Abu Dhabi’s state institutions have a reputation of being rather passive investors, but it is interesting to note that ADIC’s role as a shareholder did become a key player in how the Bumi story has unfolded this year. Running up to the February showdown between Nat Rothschild and the Bumi plc board, Rothschild was understood to believe that he had ADIC on his side; however, sovereignwealthcenter.com understands that when it came to the meeting, ADIC did note vote for many of his resolutions, and in particular, voted against him being reinstated as chairman.

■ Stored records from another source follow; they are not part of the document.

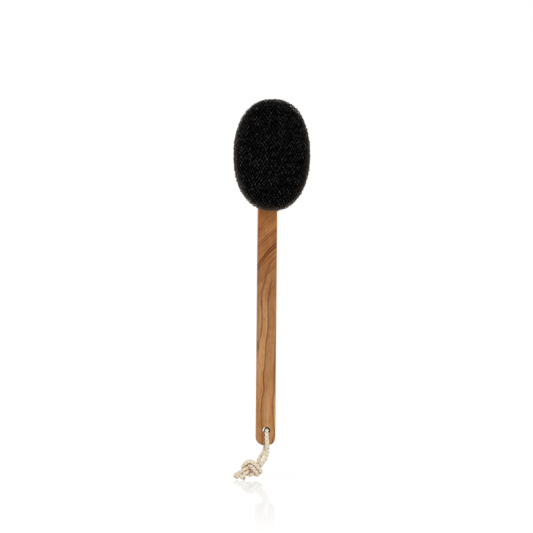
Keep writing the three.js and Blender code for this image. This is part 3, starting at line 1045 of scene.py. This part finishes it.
def make_handle(material):
    start_fresh()
    half = HANDLE_HALF_THICKNESS
    bpy.ops.mesh.primitive_cube_add(size=1, location=(0, 0, (handle_low[2] + handle_high[2]) / 2))
    bpy.context.object.scale = (2 * HANDLE_HALF_WIDTH, 2 * half, handle_high[2] - handle_low[2])
    handle = place_applied()
    bpy.ops.object.mode_set(mode="EDIT")
    # The upper end is a little narrower, both ends are round, and the long edges are broken.
    pick(handle, "FACE", lambda normal: normal.z > 0.9)
    bpy.ops.transform.resize(value=(HANDLE_TOP_SHARE, 1, 1), center_override=(0, 0, handle_high[2]))
    pick(handle, "EDGE", lambda a, b: abs(a.z - b.z) < 1e-5 and abs(a.x - b.x) < 1e-5)
    round_picked(END_ROUND, 28, 0.54)
    bpy.ops.mesh.select_all(action="SELECT")
    bpy.ops.mesh.remove_doubles(threshold=1e-5)
    pick(handle, "EDGE", lambda a, b: abs(abs(a.y) - half) < 1e-6 and abs(a.y - b.y) < 1e-6)
    round_picked(HANDLE_EDGE, 8)
    close_mesh()
    # The hanging hole with its broken edges, and a countersunk hole for each screw.
    outside, bore_end = half + CUT_PAST, half - HOLE_CHAMFER
    mouth = HOLE_RADIUS + HOLE_CHAMFER + CUT_PAST
    cutters = turned_cutters(
        HOLE[2], 96, (mouth, -outside), (HOLE_RADIUS, -bore_end), (HOLE_RADIUS, bore_end), (mouth, outside),
    )
    for height in SCREW_HEIGHTS:
        shaft, *countersink = turned_cutters(
            height, 64, (SHAFT_HOLE_RADIUS, -outside), (SHAFT_HOLE_RADIUS, SCREW_TOP - 2.7 * MM),
            (SINK_RADIUS, SCREW_TOP - 0.5 * MM), (SINK_RADIUS, outside),
        )
        cutters += [*countersink, shaft]
    cut_away(handle, cutters)
    settle_piece(handle, "oiled_handle", material, "handle")


def make_board(material):
    start_fresh()
    half_width, half_height = board_high[0], (board_high[2] - board_low[2]) / 2
    bpy.ops.mesh.primitive_cylinder_add(
        vertices=160, radius=1, depth=board_high[1] - board_low[1],
        location=(0, (board_low[1] + board_high[1]) / 2, PAD_MIDDLE), rotation=(-math.pi / 2, 0, 0),
    )
    board = place_applied()
    for point in board.data.vertices:
        angle = math.atan2(point.co.z - PAD_MIDDLE, point.co.x)
        reach = float(oval_reach(angle, half_width, half_height))
        point.co.x, point.co.z = reach * math.cos(angle), PAD_MIDDLE + reach * math.sin(angle)
    bpy.ops.object.mode_set(mode="EDIT")
    pick(board, "EDGE", lambda a, b: abs(a.y - b.y) < 1e-6)
    round_picked(BOARD_EDGE, 5)
    close_mesh()
    settle_piece(board, "head_board_oval", material, "head_board")


def make_screws(material):
    """One countersunk cross-slot screw, drawn out from a disc step by step, and its copy."""
    (_, back, _), (_, front, _) = SCREW_BOXES[0]
    middle = (0, front, SCREW_HEIGHTS[0])
    start_fresh()
    bpy.ops.mesh.primitive_circle_add(
        vertices=48, radius=SCREW_HEAD_RADIUS, fill_type="NGON",
        location=middle, rotation=(-math.pi / 2, 0, 0),
    )
    screw = place_applied()
    # How far down each step goes, and the radius there, in millimetres: head, shank, threads, tip.
    steps = [(0.4, 3.5), (2.0, 1.5), (0.6, 1.5)]
    steps += [(0.75, 1.95), (0.75, 1.5)] * 6
    steps += [(1.2, 1.2), (1.7, 0.45), (0.5, 0.05)]
    radius, depth = 3.5, 0
    bpy.ops.object.mode_set(mode="EDIT")
    bpy.ops.mesh.select_all(action="SELECT")
    for down, wanted in steps:
        if depth + down > (front - back) / MM - 0.05:
            break
        depth += down
        bpy.ops.mesh.extrude_region_move(TRANSFORM_OT_translate={"value": (0, -down * MM, 0)})
        place = (0, front - depth * MM, SCREW_HEIGHTS[0])
        bpy.ops.transform.resize(value=(wanted / radius, 1, wanted / radius), center_override=place)
        radius = wanted
    close_mesh()
    cutters = []
    for size in (SCREW_SLOT, SCREW_SLOT[::-1]):
        start_fresh()
        bpy.ops.mesh.primitive_cube_add(size=1, location=middle)
        bpy.context.object.scale = size
        cutters.append(place_applied())
    cut_away(screw, cutters)
    start_fresh(screw)
    bpy.ops.object.duplicate()
    upper = bpy.context.object
    upper.location.z = SCREW_HEIGHTS[1] - SCREW_HEIGHTS[0]
    settle_piece(screw, "brass_screw_lower", material, "board_screw_lower")
    settle_piece(upper, "brass_screw_upper", material, "board_screw_upper")


# --- Wood and brass ---

# The handle's veins on its front, in millimetres: (across, up) places, then width and strength.
SLANTING_VEINS = [
    (((-11, 166.3), (-9, 167.6), (-6.5, 171), (-3.6, 177), (0.4, 186), (5, 196)), 1.5, 0.42),
    (((-11, 151.4), (-4, 157.6), (3, 163.6), (10, 170.3)), 1.4, 0.42),
    (((-11, 148.6), (-4, 155.1), (3, 161.2), (10, 167.4)), 1.7, 0.5),
    (((-11, 127.3), (-6.5, 134.6), (-0.7, 142.9), (4, 147.8), (10, 152.4)), 2.3, 0.9),
    (((-11, 123.2), (-6.5, 130.9), (-0.7, 139.6), (4, 144.4), (10, 148.9)), 2.0, 0.85),
    (((-11, 120.2), (-6, 127), (0, 134.6), (5, 139.6), (10, 143.8)), 1.6, 0.3),
]
PALE_STREAKS = [
    (((-11, 150), (-4, 156.4), (3, 162.4), (10, 168.9)), 0.8, 0.4),
    (((-11, 125.3), (-6.5, 132.8), (-0.7, 141.3), (4, 146.1), (10, 150.6)), 0.8, 0.5),
    (((-11, 121), (-6.5, 128.8), (-0.7, 137.3), (4, 142), (10, 146.3)), 0.9, 0.35),
]
# The wood's rings follow this one, and it fades out towards the head.
HEART_VEIN = ((
    (5, 116), (2.6, 101), (0.5, 86.7), (1.1, 71.3), (0.1, 53.6), (-1.8, 36), (-2.7, 17.3),
    (-4, 3), (-3.2, -8), (-5.4, -17.9), (-5.9, -27.8), (-6.2, -39.9), (-5.1, -52), (-4.4, -72),
), 1.35, 0.78)
UPRIGHT_VEINS = [
    ((
        (12, 141), (9.8, 138.4), (2.4, 129.2), (-0.5, 120.8), (-3.2, 109.8), (-6.6, 92.2),
        (-5.7, 69.1), (-7, 53.6), (-9.7, 40.4), (-12, 20),
    ), 1.7, 0.68),
    HEART_VEIN,
    ((
        (10, 62), (8.8, 41.5), (8.3, 17.3), (8.2, -9.1), (7.1, -17.9), (7.2, -34.4), (7.9, -47.6),
        (9, -54.2), (7.5, -63), (6, -72),
    ), 1.2, 0.72),
]
ACROSS_SPAN = (-20 * MM, 20 * MM)
UP_SPAN = (-75 * MM, 285 * MM)


def drawn_curve(finish, value, span, side_span, places):
    """Reads a line drawn in millimetres: the value runs along the span, the answer over the other."""
    points = []
    for along, aside in sorted(places):
        share = (along * MM - span[0]) / (span[1] - span[0])
        points.append((share, (aside * MM - side_span[0]) / (side_span[1] - side_span[0])))
    line = finish.curve(finish.between(value, *span, smooth=False), points)
    return finish.times(line, side_span[1] - side_span[0], side_span[0])


def upright_line(finish, z, places):
    """How far across the handle an upright line lies, at each height."""
    return drawn_curve(finish, z, UP_SPAN, ACROSS_SPAN, [(up, aside) for aside, up in places])


def beside(finish, line, value, width, strength):
    """As strong as asked on the line, and nothing a width away from it."""
    away = finish.math("ABSOLUTE", finish.minus(value, line))
    return finish.times(finish.between(away, width * MM, 0.1 * width * MM), strength)


def oiled_wood():
    """Oiled teak: slanting dark veins below the head, then long ones down to the hole."""
    finish = Finish("oiled_teak", 0.48, 0.1)
    real_x, y, real_z = real = finish.place()
    wander = finish.times(finish.noise(real, 0.35, 130, 4), 2 * MM, -1 * MM)
    depth = finish.math("ADD", y, HANDLE_HALF_THICKNESS)
    x = finish.math("ADD", finish.times(depth, 0.35, real_x), wander)
    z = finish.math("ADD", finish.times(depth, 0.7, real_z), wander)
    # The rings follow the heart vein, and bend away from it towards the head.
    above = finish.math("MAXIMUM", finish.minus(z, 100 * MM), 0.0)
    bend = finish.math("DIVIDE", finish.times(above, above), finish.math("ADD", above, 14 * MM))
    rings = finish.minus(finish.minus(x, upright_line(finish, z, HEART_VEIN[0])), bend)
    fibres = finish.noise((x, y, z), 0.03, 1900, 3, 0.7)
    flecks = finish.pores((x, y, z), 0.22, 330)
    # The wood's tone along the height, darker and redder below the head; the top stop, just under the head,
    # is painted light against the pad's shadow.
    wood = finish.ramp(
        finish.between(real_z, *UP_SPAN, smooth=False),
        (0.12, (0.64, 0.347, 0.15)), (0.35, (0.61, 0.338, 0.15)), (0.443, (0.555, 0.296, 0.13)),
        (0.535, (0.42, 0.2, 0.077)), (0.6, (0.475, 0.214, 0.08)), (0.66, (0.48, 0.22, 0.078)),
        (0.73, (0.7, 0.3, 0.096)),
    )
    for place, stretch, scale, detail, roughness, low, high, tint in (
        ((rings, y, z), 0.02, 420, 3, 0.6, 0.3, 0.72, (0.76, 0.7, 0.64)),
        ((rings, y, z), 0.02, 120, 2, 0.5, 0.42, 0.68, (0.8, 0.73, 0.68)),
        ((x, y, z), 0.4, 90, 2, 0.5, 0.45, 0.68, (0.9, 0.83, 0.74)),
        ((x, y, z), 0.6, 330, 4, 0.65, 0.46, 0.7, (0.86, 0.76, 0.68)),
    ):
        dark = finish.between(finish.noise(place, stretch, scale, detail, roughness), low, high)
        wood = finish.mix(dark, wood, tint, "MULTIPLY")
    wood = finish.mix(finish.times(finish.between(fibres, 0.35, 0.7), 0.2), wood, (0.16, 0.07, 0.03))
    wood = finish.mix(finish.times(finish.between(flecks, 0.13, 0.04), 0.5), wood, (0.13, 0.045, 0.02))
    uneven = finish.times(finish.between(finish.noise((x, y, z), 0.25, 140, 3), 0.36, 0.64), 0.4, 0.85)
    for streaks, strengths, colour in (
        (PALE_STREAKS, 1, (0.56, 0.23, 0.06)), (SLANTING_VEINS, uneven, (0.115, 0.027, 0.009)),
    ):
        for places, width, strength in streaks:
            line = drawn_curve(finish, x, ACROSS_SPAN, UP_SPAN, places)
            share = finish.math("MULTIPLY", beside(finish, line, z, width, strength), strengths, clamp=True)
            wood = finish.mix(share, wood, colour)
    for vein in UPRIGHT_VEINS:
        places, width, strength = vein
        share = beside(finish, upright_line(finish, z, places), x, width, strength)
        if vein is HEART_VEIN:
            share = finish.times(share, finish.between(real_z, 122 * MM, 106 * MM))
        wood = finish.mix(finish.math("MULTIPLY", share, uneven, clamp=True), wood, (0.17, 0.054, 0.022))
    # The rounded long edges: a painted pale highlight on the right; on the left, painted warm rim light on
    # the side face and painted shade on the rounding.
    rounded = finish.between(finish.math("ABSOLUTE", y), 2.5 * MM, 3.6 * MM)
    right = finish.times(finish.between(real_x, 9.5 * MM, 9.85 * MM), finish.times(rounded, 0.5, 0.3))
    wood = finish.mix(right, wood, (0.85, 0.45, 0.16))
    left = finish.mix(rounded, (1.25, 1.0, 0.6), (0.88, 0.85, 0.8))
    wood = finish.mix(finish.between(real_x, -9 * MM, -9.7 * MM), wood, left, "MULTIPLY")
    # The bore wall gets painted shade, near-black, and a roughness of 1.
    below = finish.minus(real_z, float(HOLE[2]))
    radius = finish.math("SQRT", finish.times(real_x, real_x, finish.times(below, below)))
    bored = finish.between(radius, HOLE_RADIUS + 0.2 * MM, HOLE_RADIUS + 0.02 * MM)
    wood = finish.mix(bored, wood, (0.008, 0.004, 0.003))
    finish.look(Base_Color=wood, Roughness=finish.math("MAXIMUM", finish.times(fibres, 0.2, 0.36), bored))
    finish.bump(fibres, 0.06 * MM, 0.6)
    return finish.material


def sanded_wood():
    """The head board's paler wood, with long arched rings."""
    finish = Finish("sanded_board_wood", 0.62, 0.25)
    x, y, z = place = finish.place()
    arch = finish.times(finish.times(x, x), 18.0)
    rings = finish.math("ADD", x, finish.times(z, 0.06, arch))
    bands = finish.noise((rings, y, z), 0.03, 260, 3, 0.6)
    fibres = finish.noise(place, 0.03, 1700, 3, 0.7)
    wood = finish.ramp(finish.between(bands, 0.25, 0.75), (0, (0.52, 0.3, 0.14)), (1, (0.3, 0.15, 0.062)))
    dark = finish.times(finish.between(fibres, 0.35, 0.7), 0.3)
    finish.look(Base_Color=finish.mix(dark, wood, (0.2, 0.1, 0.045)))
    finish.bump(fibres, 0.08 * MM, 0.7)
    return finish.material


def dull_brass():
    finish = Finish("dull_brass", 0.38)
    tarnish = finish.noise(finish.place(), 1, 900, 3, 0.6)
    brass = finish.ramp(finish.between(tarnish, 0.3, 0.8), (0, (0.66, 0.47, 0.2)), (1, (0.46, 0.31, 0.13)))
    finish.look(Metallic=1, Base_Color=brass, Roughness=finish.times(tarnish, 0.3, 0.22))
    finish.bump(finish.noise(finish.place(), 0.06, 5000, 2), 0.02 * MM, 0.5)
    return finish.material


make_handle(oiled_wood())
make_board(sanded_wood())
make_screws(dull_brass())
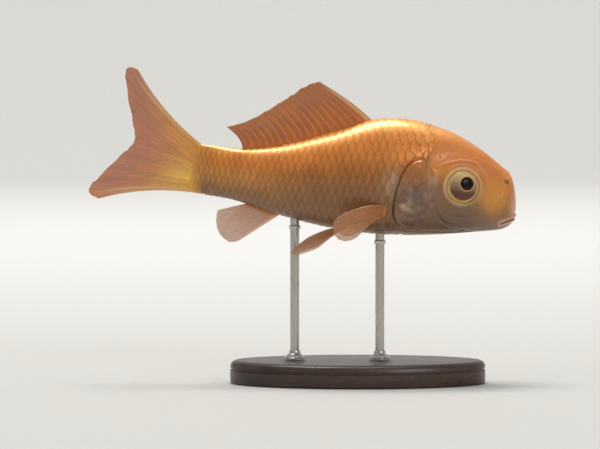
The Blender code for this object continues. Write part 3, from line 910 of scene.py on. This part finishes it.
def ray_ridges(u, v, count, first_fork, second_fork):
    """1 on a fin ray and 0 on the membrane between rays, which fork twice on their way out."""
    across = (u * count) % 1 - 0.5
    first = 0.22 * ease(v, first_fork, first_fork + 0.45)
    second = 0.11 * ease(v, second_fork, second_fork + 0.35)
    width = 0.170 - 0.055 * ease(v, first_fork, first_fork + 0.3) - 0.035 * ease(v, second_fork, 1.0)
    return ease(np.abs(np.abs(np.abs(across) - first) - second), width, 0.25 * width)


def ragged(u, count):
    """The share by which a fin's edge falls short between its rays, a little unevenly."""
    between = np.abs(2 * ((u * count) % 1) - 1) ** 2
    branches = np.abs(2 * ((u * count * 2 + 0.5) % 1) - 1) ** 2
    worn = np.sin(31 * u + 1) * np.sin(17 * u) + 0.4 * np.sin(71 * u + 3 * np.sin(13 * u))
    return 0.009 * between * (0.6 + 0.4 * np.sin(23 * u)) + 0.006 * branches + 0.008 * (1.4 + worn)


def both_faces(values):
    return np.concatenate([values, values[:, ::-1]], axis=1)


def fin_rays(u, v, count, forks, stout, bare):
    """1 on a fin's rays, and 1 on its stout rays alone."""
    spine = np.zeros(u.shape)
    for edge in stout:
        spine = np.maximum(spine, hump(u - edge, 0.30 / count) * ease(v, 1.05, 0.6))
    ridge = np.maximum(ray_ridges(u, v, count, *forks), spine)
    return ridge * ease(v, bare - 0.01, bare + 0.10), spine


FIN_THIN, FIN_THICKER = 0.05, 0.04  # millimetres of membrane at the edge, and what the root has over it
RAY_THIN, RAY_THICKER = 0.06, 0.15  # the same for what the rays add


def fin_half(u, v, ridge, spine, flesh):
    """Half of a fin's thickness."""
    inwards, edge = 1 - np.clip(v, 0, 1), np.abs(2 * u - 1)
    membrane = FIN_THIN + FIN_THICKER * inwards
    membrane = membrane + flesh * hump(np.maximum(v, 0), 0.09) * (1 - 0.8 * edge**5)
    bones = (RAY_THICKER * inwards**1.2 + RAY_THIN) * ridge * (1 + 0.5 * spine)
    thin_edge = np.sqrt(np.clip(1 - edge**60, 0.05, 1)) * np.sqrt(np.clip((1 - v) * 30, 0.15, 1))
    return 0.5 * MM * (membrane + bones) * thin_edge


def sheet_normals(sheet, u, v):
    step = 2e-3
    across = sheet(np.clip(u + step, 0, 1), v) - sheet(np.clip(u - step, 0, 1), v)
    return unit_cross(across, sheet(u, v + step) - sheet(u, v - step))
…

For a story that has had some very vocal participants, most of the players are now unwilling to talk. Inquiries to Nat Rothschild go through UK PR agency Powerscourt; those for Bumi plc go to RLM Finsbury; and to the Rothschild Group itself, which advised Bumi, through Smithfield. All either declined to comment on behalf of their clients, or did not respond to comment. Dileep Srivastava, the director and corporate secretary at PT Bumi Resources, did not respond to detailed questions from sovereignwealthcenter.com. CIC and ADIC, unsurprisingly, did not respond to requests for comment. There is a sense that all of them want to move on and forget that the whole thing ever happened. Except, perhaps, CIC, which may end up being the only institution to come out of all of this smiling.